Also consider the electrolysis reaction of water i.e.
$ \begin{aligned} & \mathrm{H} _{2} \mathrm{O} \rightleftharpoons 2 \mathrm{H}^{+}+\mathrm{O}^{–} \\ & 2 \mathrm{H}^{+} \xrightarrow[\text { Cathode }]{\stackrel{+2 e^{-}}{\longrightarrow}} 2 \mathrm{H} \longrightarrow \mathrm{H} _{2} \uparrow \\ & \mathrm{O}^{–} \xrightarrow[-2 \mathrm{e}^{-}]{\text {Anode }} \mathrm{O} \xrightarrow[\text { atoms }]{2 \text { such }} \mathrm{O} _{2} \uparrow \end{aligned} $
From the above equation it can be easily interpreted that in electrolysis of water for the production of 1 mole of oxygen from 1 mole of $\mathrm{H} _{2} \mathrm{O}$ at anode 4 moles electrons are required.
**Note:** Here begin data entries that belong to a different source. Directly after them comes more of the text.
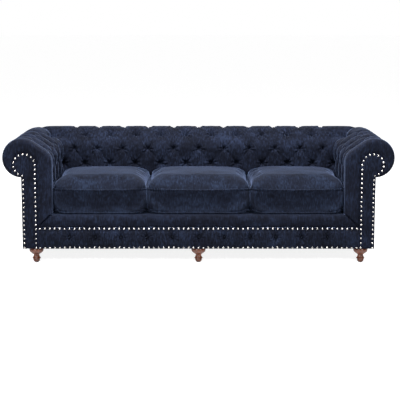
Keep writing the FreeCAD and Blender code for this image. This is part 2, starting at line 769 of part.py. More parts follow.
def crownProfile(low, high):
    """A cushion's section: flat below, upright at the sides, domed on top."""
    middle = "((%s) + (%s)) / 2" % (low, high)
    rise = "(cushionCrown - cushionEdge)"
    half = "(((%s) - (%s)) / 2)" % (high, low)
    radius = "(%s ^ 2 + %s ^ 2) / (2 * %s)" % (half, rise, rise)
    return [
        (low, "cushionBottom"),
        (high, "cushionBottom"),
        (high, "cushionEdge", radius, 1),
        (middle, "cushionCrown", radius, 1),
        (low, "cushionEdge"),
    ]


def makeCushions():
    outer = "(%s - cushionGap)" % innerX
    split = "(centreCushion / 2)"
    ends = {
        "left": ("-" + outer, "-(%s + cushionGap)" % split),
        "centre": ("-" + split, split),
        "right": ("(%s + cushionGap)" % split, outer),
    }
    yLow = "(%s + cushionFront)" % front
    yHigh = "(%s - cushionGap - 1)" % innerY
    for name, (low, high) in ends.items():
        across = pad("CushionAcross", "XZ_Plane", crownProfile(low, high), yLow, yHigh)
        deep = pad("CushionDeep", "YZ_Plane", crownProfile(yLow, yHigh), low, high)
        whole = common("CushionWhole", across, deep)
        sizesOfCore = ("%s + coreInset" % low, "%s - coreInset" % high,
                       "%s + coreInset" % yLow, "%s - coreInset" % yHigh,
                       "cushionBottom + coreInset", "cushionEdge - coreInset / 2")
        cut(name + "_seat_cushion", whole, box("CoreSpace", *sizesOfCore))
        keep(box(name + "_cushion_core", *sizesOfCore), name + "_cushion_core")


def writeParts():
    doc.recompute()
    for thing in doc.Objects:
        if "Invalid" in thing.State or "Error" in thing.State:
            raise RuntimeError("%s (%s) did not build" % (thing.Name, thing.Label))
    for node in nodes:
        if node.Shape.isNull() or not node.Shape.isValid():
            raise RuntimeError("%s has no valid shape" % node.Label)
        if not node.Shape.Solids:
            raise RuntimeError("%s holds no solid" % node.Label)
    os.makedirs("parts", exist_ok=True)
    for node in nodes:
        node.Shape.exportStep("parts/%s.step" % node.Label)
        print("%-26s %4d solids %12.0f mm3" % (node.Label, len(node.Shape.Solids), node.Shape.Volume))
    print("%d sub-parts" % len(nodes))


makeSeatFrame()
makeLegs()
makeArmFrames()
makeBackFrame()
makeSuspension()
makeUpholstery()
makeFront()
makeNails()
makeDustCover()
makeCushions()
writeParts()
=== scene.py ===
import json
import math

import bmesh
import bpy
import numpy as np
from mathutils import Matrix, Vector, noise


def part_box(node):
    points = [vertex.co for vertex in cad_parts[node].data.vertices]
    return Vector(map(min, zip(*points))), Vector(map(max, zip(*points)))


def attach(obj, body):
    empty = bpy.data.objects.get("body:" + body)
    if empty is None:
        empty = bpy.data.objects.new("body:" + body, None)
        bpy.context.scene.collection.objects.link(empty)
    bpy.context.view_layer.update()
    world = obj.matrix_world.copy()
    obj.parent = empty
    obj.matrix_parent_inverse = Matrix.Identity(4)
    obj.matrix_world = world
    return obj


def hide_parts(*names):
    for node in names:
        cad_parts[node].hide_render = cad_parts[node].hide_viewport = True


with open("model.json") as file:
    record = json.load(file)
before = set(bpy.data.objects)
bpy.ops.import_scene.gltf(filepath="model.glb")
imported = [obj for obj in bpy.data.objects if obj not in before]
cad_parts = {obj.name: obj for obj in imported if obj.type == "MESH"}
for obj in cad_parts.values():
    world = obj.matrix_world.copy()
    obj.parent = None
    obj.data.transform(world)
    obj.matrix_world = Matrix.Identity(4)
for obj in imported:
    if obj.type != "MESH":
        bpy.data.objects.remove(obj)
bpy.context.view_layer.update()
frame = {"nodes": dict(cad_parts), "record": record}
scene = bpy.context.scene
sofa = "sofa"  # the body that everything but the loose cushions rides on
print("frame loaded:", len(frame["nodes"]), "nodes")


def corners(node):
    low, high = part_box(node)
    return np.array(low), np.array(high)


def toLinear(hexColour):
    parts = [int(hexColour[i:i + 2], 16) / 255 for i in (1, 3, 5)]
    return tuple(p / 12.92 if p <= 0.04045 else ((p + 0.055) / 1.055) ** 2.4 for p in parts) + (1.0,)


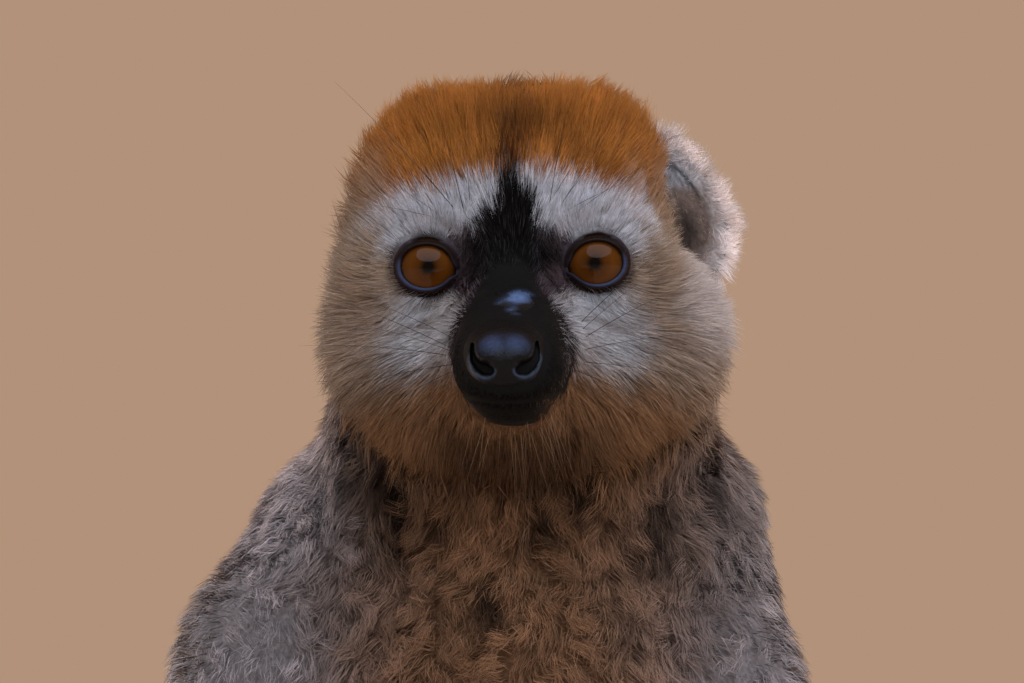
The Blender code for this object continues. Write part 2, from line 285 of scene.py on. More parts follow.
# Round the face the skin is finer: distances from the face's middle are stretched before the last remesh.
FACE_MIDDLE = from_head((0, -16, -8))
BODY_VOXEL = 1.95
STRETCH = 2.1  # how much finer the face is
SKIN_TRIANGLES = 165_000
THICK_COATED = ("trunk", "neck", "thigh", "tail", "upper_arm", "forearm", "shank")  # coarser under their coat
RADII = np.arange(0, 700.0) * MM
STRETCHED = np.concatenate(([0], np.cumsum(1 + STRETCH * fade(RADII[1:] / MM, 24, 78)))) * MM


def stretch_round_face(points, back=False):
    """Points moved away from the face's middle, or back."""
    away = points - FACE_MIDDLE
    distance = np.linalg.norm(away, axis=1, keepdims=True)
    new = np.interp(distance, STRETCHED, RADII) if back else np.interp(distance, RADII, STRETCHED)
    return FACE_MIDDLE + away * new / np.maximum(distance, 1e-9)


def nearest_part(points, tree, owners):
    """The index in FLESH of the part that each point is nearest to."""
    return owners[[tree.find_nearest(p)[2] for p in points.tolist()]]


def make_skin_shape():
    """The flesh's fused and rounded outline, fine round the face, and the part nearest to each vertex."""
    obj, tree, owners = fused_body()
    points = points_of(obj.data)
    region = nearest_part(points, tree, owners)
    small = np.array([name.startswith(("hand", "foot")) for name in FLESH])[region]
    head = region == FLESH.index("head")
    share = np.where(small, 0.12, np.where(head, 0.3, 0.5))
    average = averaging(obj.data)
    share = average(average(average(share)))
    move_points(obj.data, stretch_round_face(relax(points, average, 50, share)))
    remesh_voxels(obj, BODY_VOXEL)
    points = stretch_round_face(points_of(obj.data), back=True)
    points = relax(points, averaging(obj.data), 3, 0.4)
    move_points(obj.data, points)
    region = nearest_part(points, tree, owners)
    thick = np.flatnonzero(np.array([family(name) in THICK_COATED for name in FLESH])[region])
    obj.vertex_groups.new(name="thick").add(thick.tolist(), 1.0, "REPLACE")
    decimate = obj.modifiers.new("Decimate", "DECIMATE")
    decimate.vertex_group = "thick"
    decimate.vertex_group_factor = 4.0
    decimate.use_collapse_triangulate = True
    decimate.ratio = SKIN_TRIANGLES / (2 * len(obj.data.polygons))
    apply_modifiers(obj)
    return obj, nearest_part(points_of(obj.data), tree, owners)


# ---------------------------------------------------------------- the coat, place by place

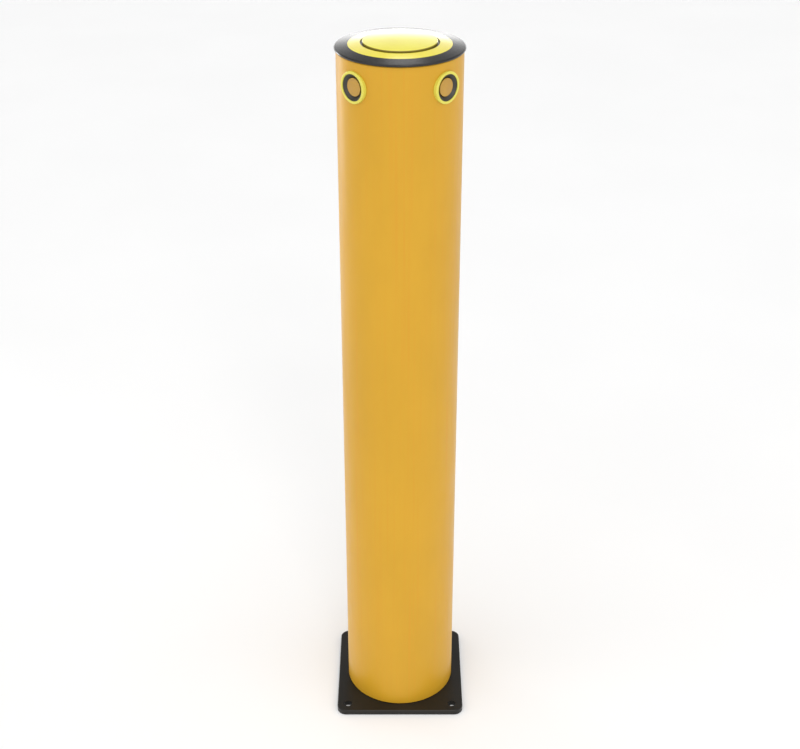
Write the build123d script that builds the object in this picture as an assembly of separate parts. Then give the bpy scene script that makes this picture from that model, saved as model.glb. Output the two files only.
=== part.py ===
from build123d import *
import os
from math import sqrt

# A flexible impact bollard: a steel foot, a polymer core tube held off a round outer tube by twelve
# soft blocks, and a domed cap locked by four plugs. Sizes are in millimetres. The origin is the centre
# of the base plate's underside, +Z is up and the front faces -Y.

# Steel foot
post_side = 85.0
post_wall = 5.0
post_outer_radius = 8.0
post_inner_radius = 3.0
post_height = 700.0
weld_leg = 5.0
weld_toe = 0.4
plate_thickness = 10.0
plate_margin = 17.5
plate_corner_radius = 16.0
plate_edge_break = 0.8
anchor_hole_d = 14.0
anchor_inset = 19.0
drain_slot_width = 11.0
drain_slot_length = 80.0
drain_slot_land = 0.5

# Core tube
core_clearance = 1.0
core_wall = 9.5
core_outer_radius = 11.5
core_inner_radius = 2.0
core_edge_break = 1.0
core_below_skirt = 46.0
weld_clearance = 0.8

# Cross bolt and the holes on its two levels
bolt_d = 8.0
bolt_height = 50.0
pin_hole_height = 98.0
bolt_clearance = 0.5
bolt_head_across_flats = 13.0
bolt_head_height = 5.3
bolt_tip = 2.8
washer_d = 16.0
washer_thickness = 1.6
washer_clearance = 0.2
nut_across_flats = 13.0
nut_hex_height = 6.5
nut_collar_height = 1.5
nut_collar_d = 11.6
thread_clearance = 0.05

# Foot collar
collar_clearance = 0.81
collar_wall = 11.0
collar_height = 210.0
collar_edge_break = 1.5

# Outer tube
tube_clearance = 2.0
tube_wall = 11.0
tube_length = 1175.0
tube_edge_break = 1.5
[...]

Likewise for the production of 3 moles of $\mathrm{O} _{2} 12(3 \times 4)$ moles of electrons will be needed.
So, the total amount of charge required to produce 3 moles of oxygen will be $12 \times F$ or $12 \times 96500$
We know $Q=i t$
So, $\quad 12 \times 96500=100 \times t$ in seconds
or
$ \frac{12 \times 96500}{100 \times 3600}=\text { tin hours }=3.2 \text { hours } $